**Given instruction:**
Please write out the complete listing that follows, exactly as it reads.

**Raw data:**
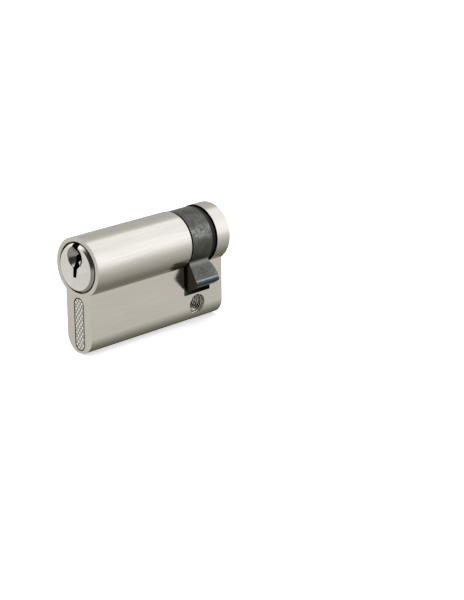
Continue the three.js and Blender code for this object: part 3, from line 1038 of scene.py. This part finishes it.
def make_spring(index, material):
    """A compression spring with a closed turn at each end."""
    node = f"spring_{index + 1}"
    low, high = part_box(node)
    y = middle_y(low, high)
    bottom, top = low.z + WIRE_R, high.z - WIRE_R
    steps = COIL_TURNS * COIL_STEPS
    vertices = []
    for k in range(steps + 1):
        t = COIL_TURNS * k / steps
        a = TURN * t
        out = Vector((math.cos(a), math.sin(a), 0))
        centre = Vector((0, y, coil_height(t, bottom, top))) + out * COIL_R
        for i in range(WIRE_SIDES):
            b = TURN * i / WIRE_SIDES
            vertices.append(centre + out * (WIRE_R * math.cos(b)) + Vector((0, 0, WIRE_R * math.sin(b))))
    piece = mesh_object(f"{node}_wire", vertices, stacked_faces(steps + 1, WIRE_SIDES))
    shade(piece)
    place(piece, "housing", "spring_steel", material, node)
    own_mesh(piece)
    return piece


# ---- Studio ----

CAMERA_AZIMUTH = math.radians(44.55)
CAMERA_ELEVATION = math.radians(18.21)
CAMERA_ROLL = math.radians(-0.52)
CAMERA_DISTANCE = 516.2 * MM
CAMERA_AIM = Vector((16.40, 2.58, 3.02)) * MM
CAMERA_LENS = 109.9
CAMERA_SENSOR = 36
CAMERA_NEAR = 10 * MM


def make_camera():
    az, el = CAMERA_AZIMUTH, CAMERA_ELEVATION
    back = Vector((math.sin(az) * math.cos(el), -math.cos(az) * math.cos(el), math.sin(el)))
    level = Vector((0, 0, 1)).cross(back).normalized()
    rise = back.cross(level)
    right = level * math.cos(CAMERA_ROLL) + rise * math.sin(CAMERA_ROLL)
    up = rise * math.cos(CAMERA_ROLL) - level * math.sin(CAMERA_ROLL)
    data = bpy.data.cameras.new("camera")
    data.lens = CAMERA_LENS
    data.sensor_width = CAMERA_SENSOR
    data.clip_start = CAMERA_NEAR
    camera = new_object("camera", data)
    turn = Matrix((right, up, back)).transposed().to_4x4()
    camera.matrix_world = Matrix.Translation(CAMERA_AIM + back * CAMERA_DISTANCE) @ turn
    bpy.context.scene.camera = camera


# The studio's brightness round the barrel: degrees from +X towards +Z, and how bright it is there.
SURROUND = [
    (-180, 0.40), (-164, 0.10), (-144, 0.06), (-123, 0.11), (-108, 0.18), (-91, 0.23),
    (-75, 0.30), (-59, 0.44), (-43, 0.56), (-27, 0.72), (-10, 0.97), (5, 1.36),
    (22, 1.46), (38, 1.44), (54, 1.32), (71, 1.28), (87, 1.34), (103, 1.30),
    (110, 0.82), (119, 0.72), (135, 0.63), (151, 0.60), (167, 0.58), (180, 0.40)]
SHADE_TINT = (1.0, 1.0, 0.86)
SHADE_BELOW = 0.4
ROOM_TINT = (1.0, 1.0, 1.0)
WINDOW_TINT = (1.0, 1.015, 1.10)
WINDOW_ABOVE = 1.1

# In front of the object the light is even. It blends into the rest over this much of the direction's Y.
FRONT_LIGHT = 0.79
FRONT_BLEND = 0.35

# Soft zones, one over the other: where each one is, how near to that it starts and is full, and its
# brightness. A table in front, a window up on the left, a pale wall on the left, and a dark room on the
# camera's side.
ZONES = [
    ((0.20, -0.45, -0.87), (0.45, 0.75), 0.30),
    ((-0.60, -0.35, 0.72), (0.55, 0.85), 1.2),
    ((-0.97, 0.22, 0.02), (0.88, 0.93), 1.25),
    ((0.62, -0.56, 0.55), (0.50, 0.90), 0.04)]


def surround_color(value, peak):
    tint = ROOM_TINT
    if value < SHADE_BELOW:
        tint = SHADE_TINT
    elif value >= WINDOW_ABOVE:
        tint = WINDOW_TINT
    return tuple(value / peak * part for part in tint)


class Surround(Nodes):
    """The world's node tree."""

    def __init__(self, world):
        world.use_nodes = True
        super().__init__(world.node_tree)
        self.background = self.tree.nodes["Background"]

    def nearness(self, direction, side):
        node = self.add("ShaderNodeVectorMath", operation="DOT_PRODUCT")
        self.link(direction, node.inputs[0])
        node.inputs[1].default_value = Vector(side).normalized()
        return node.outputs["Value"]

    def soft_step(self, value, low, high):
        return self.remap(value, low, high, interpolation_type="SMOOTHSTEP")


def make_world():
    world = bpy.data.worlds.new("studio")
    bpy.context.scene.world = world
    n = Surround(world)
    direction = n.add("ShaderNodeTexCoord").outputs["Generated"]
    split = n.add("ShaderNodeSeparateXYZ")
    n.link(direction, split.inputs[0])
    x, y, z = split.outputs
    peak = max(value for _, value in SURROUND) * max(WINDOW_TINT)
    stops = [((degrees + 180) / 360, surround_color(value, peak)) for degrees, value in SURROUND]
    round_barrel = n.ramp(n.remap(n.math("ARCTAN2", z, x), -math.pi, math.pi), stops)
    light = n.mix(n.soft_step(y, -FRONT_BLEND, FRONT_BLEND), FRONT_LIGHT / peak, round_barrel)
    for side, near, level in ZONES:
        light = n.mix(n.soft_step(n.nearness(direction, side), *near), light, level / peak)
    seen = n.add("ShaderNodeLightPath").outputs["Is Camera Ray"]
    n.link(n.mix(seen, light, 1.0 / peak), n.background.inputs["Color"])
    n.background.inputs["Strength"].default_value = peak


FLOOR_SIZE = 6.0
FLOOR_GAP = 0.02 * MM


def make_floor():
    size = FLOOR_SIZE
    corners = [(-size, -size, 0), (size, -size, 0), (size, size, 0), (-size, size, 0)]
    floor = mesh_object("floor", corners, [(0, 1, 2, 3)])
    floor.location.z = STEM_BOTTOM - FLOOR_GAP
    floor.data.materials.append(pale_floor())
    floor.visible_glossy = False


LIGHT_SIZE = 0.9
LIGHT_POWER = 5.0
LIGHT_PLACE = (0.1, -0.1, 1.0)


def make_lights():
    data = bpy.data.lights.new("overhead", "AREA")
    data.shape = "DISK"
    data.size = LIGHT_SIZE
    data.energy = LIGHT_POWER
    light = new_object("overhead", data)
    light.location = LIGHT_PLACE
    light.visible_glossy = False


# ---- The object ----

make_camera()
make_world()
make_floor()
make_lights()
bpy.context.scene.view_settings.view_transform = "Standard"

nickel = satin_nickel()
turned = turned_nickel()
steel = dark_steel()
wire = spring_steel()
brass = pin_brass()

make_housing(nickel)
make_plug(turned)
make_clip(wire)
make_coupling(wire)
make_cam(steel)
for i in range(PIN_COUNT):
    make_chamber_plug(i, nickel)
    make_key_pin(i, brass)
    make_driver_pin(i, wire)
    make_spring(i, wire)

**Response:**
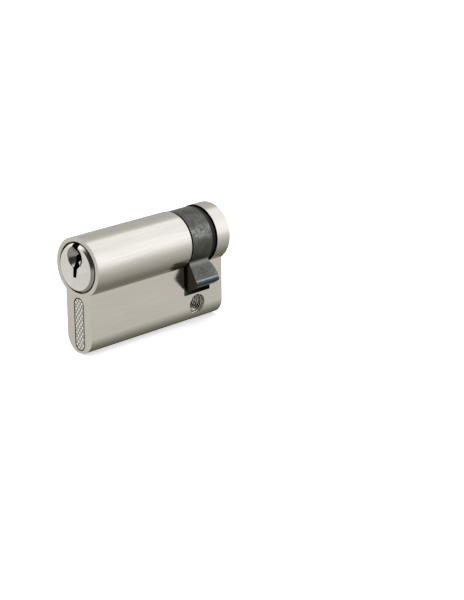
Continue the three.js and Blender code for this object: part 3, from line 1038 of scene.py. This part finishes it.
def make_spring(index, material):
    """A compression spring with a closed turn at each end."""
    node = f"spring_{index + 1}"
    low, high = part_box(node)
    y = middle_y(low, high)
    bottom, top = low.z + WIRE_R, high.z - WIRE_R
    steps = COIL_TURNS * COIL_STEPS
    vertices = []
    for k in range(steps + 1):
        t = COIL_TURNS * k / steps
        a = TURN * t
        out = Vector((math.cos(a), math.sin(a), 0))
        centre = Vector((0, y, coil_height(t, bottom, top))) + out * COIL_R
        for i in range(WIRE_SIDES):
            b = TURN * i / WIRE_SIDES
            vertices.append(centre + out * (WIRE_R * math.cos(b)) + Vector((0, 0, WIRE_R * math.sin(b))))
    piece = mesh_object(f"{node}_wire", vertices, stacked_faces(steps + 1, WIRE_SIDES))
    shade(piece)
    place(piece, "housing", "spring_steel", material, node)
    own_mesh(piece)
    return piece


# ---- Studio ----

CAMERA_AZIMUTH = math.radians(44.55)
CAMERA_ELEVATION = math.radians(18.21)
CAMERA_ROLL = math.radians(-0.52)
CAMERA_DISTANCE = 516.2 * MM
CAMERA_AIM = Vector((16.40, 2.58, 3.02)) * MM
CAMERA_LENS = 109.9
CAMERA_SENSOR = 36
CAMERA_NEAR = 10 * MM


def make_camera():
    az, el = CAMERA_AZIMUTH, CAMERA_ELEVATION
    back = Vector((math.sin(az) * math.cos(el), -math.cos(az) * math.cos(el), math.sin(el)))
    level = Vector((0, 0, 1)).cross(back).normalized()
    rise = back.cross(level)
    right = level * math.cos(CAMERA_ROLL) + rise * math.sin(CAMERA_ROLL)
    up = rise * math.cos(CAMERA_ROLL) - level * math.sin(CAMERA_ROLL)
    data = bpy.data.cameras.new("camera")
    data.lens = CAMERA_LENS
    data.sensor_width = CAMERA_SENSOR
    data.clip_start = CAMERA_NEAR
    camera = new_object("camera", data)
    turn = Matrix((right, up, back)).transposed().to_4x4()
    camera.matrix_world = Matrix.Translation(CAMERA_AIM + back * CAMERA_DISTANCE) @ turn
    bpy.context.scene.camera = camera


# The studio's brightness round the barrel: degrees from +X towards +Z, and how bright it is there.
SURROUND = [
    (-180, 0.40), (-164, 0.10), (-144, 0.06), (-123, 0.11), (-108, 0.18), (-91, 0.23),
    (-75, 0.30), (-59, 0.44), (-43, 0.56), (-27, 0.72), (-10, 0.97), (5, 1.36),
    (22, 1.46), (38, 1.44), (54, 1.32), (71, 1.28), (87, 1.34), (103, 1.30),
    (110, 0.82), (119, 0.72), (135, 0.63), (151, 0.60), (167, 0.58), (180, 0.40)]
SHADE_TINT = (1.0, 1.0, 0.86)
SHADE_BELOW = 0.4
ROOM_TINT = (1.0, 1.0, 1.0)
WINDOW_TINT = (1.0, 1.015, 1.10)
WINDOW_ABOVE = 1.1

# In front of the object the light is even. It blends into the rest over this much of the direction's Y.
FRONT_LIGHT = 0.79
FRONT_BLEND = 0.35

# Soft zones, one over the other: where each one is, how near to that it starts and is full, and its
# brightness. A table in front, a window up on the left, a pale wall on the left, and a dark room on the
# camera's side.
ZONES = [
    ((0.20, -0.45, -0.87), (0.45, 0.75), 0.30),
    ((-0.60, -0.35, 0.72), (0.55, 0.85), 1.2),
    ((-0.97, 0.22, 0.02), (0.88, 0.93), 1.25),
    ((0.62, -0.56, 0.55), (0.50, 0.90), 0.04)]


def surround_color(value, peak):
    tint = ROOM_TINT
    if value < SHADE_BELOW:
        tint = SHADE_TINT
    elif value >= WINDOW_ABOVE:
        tint = WINDOW_TINT
    return tuple(value / peak * part for part in tint)


class Surround(Nodes):
    """The world's node tree."""

    def __init__(self, world):
        world.use_nodes = True
        super().__init__(world.node_tree)
        self.background = self.tree.nodes["Background"]

    def nearness(self, direction, side):
        node = self.add("ShaderNodeVectorMath", operation="DOT_PRODUCT")
        self.link(direction, node.inputs[0])
        node.inputs[1].default_value = Vector(side).normalized()
        return node.outputs["Value"]

    def soft_step(self, value, low, high):
        return self.remap(value, low, high, interpolation_type="SMOOTHSTEP")


def make_world():
    world = bpy.data.worlds.new("studio")
    bpy.context.scene.world = world
    n = Surround(world)
    direction = n.add("ShaderNodeTexCoord").outputs["Generated"]
    split = n.add("ShaderNodeSeparateXYZ")
    n.link(direction, split.inputs[0])
    x, y, z = split.outputs
    peak = max(value for _, value in SURROUND) * max(WINDOW_TINT)
    stops = [((degrees + 180) / 360, surround_color(value, peak)) for degrees, value in SURROUND]
    round_barrel = n.ramp(n.remap(n.math("ARCTAN2", z, x), -math.pi, math.pi), stops)
    light = n.mix(n.soft_step(y, -FRONT_BLEND, FRONT_BLEND), FRONT_LIGHT / peak, round_barrel)
    for side, near, level in ZONES:
        light = n.mix(n.soft_step(n.nearness(direction, side), *near), light, level / peak)
    seen = n.add("ShaderNodeLightPath").outputs["Is Camera Ray"]
    n.link(n.mix(seen, light, 1.0 / peak), n.background.inputs["Color"])
    n.background.inputs["Strength"].default_value = peak


FLOOR_SIZE = 6.0
FLOOR_GAP = 0.02 * MM


def make_floor():
    size = FLOOR_SIZE
    corners = [(-size, -size, 0), (size, -size, 0), (size, size, 0), (-size, size, 0)]
    floor = mesh_object("floor", corners, [(0, 1, 2, 3)])
    floor.location.z = STEM_BOTTOM - FLOOR_GAP
    floor.data.materials.append(pale_floor())
    floor.visible_glossy = False


LIGHT_SIZE = 0.9
LIGHT_POWER = 5.0
LIGHT_PLACE = (0.1, -0.1, 1.0)


def make_lights():
    data = bpy.data.lights.new("overhead", "AREA")
    data.shape = "DISK"
    data.size = LIGHT_SIZE
    data.energy = LIGHT_POWER
    light = new_object("overhead", data)
    light.location = LIGHT_PLACE
    light.visible_glossy = False


# ---- The object ----

make_camera()
make_world()
make_floor()
make_lights()
bpy.context.scene.view_settings.view_transform = "Standard"

nickel = satin_nickel()
turned = turned_nickel()
steel = dark_steel()
wire = spring_steel()
brass = pin_brass()

make_housing(nickel)
make_plug(turned)
make_clip(wire)
make_coupling(wire)
make_cam(steel)
for i in range(PIN_COUNT):
    make_chamber_plug(i, nickel)
    make_key_pin(i, brass)
    make_driver_pin(i, wire)
    make_spring(i, wire)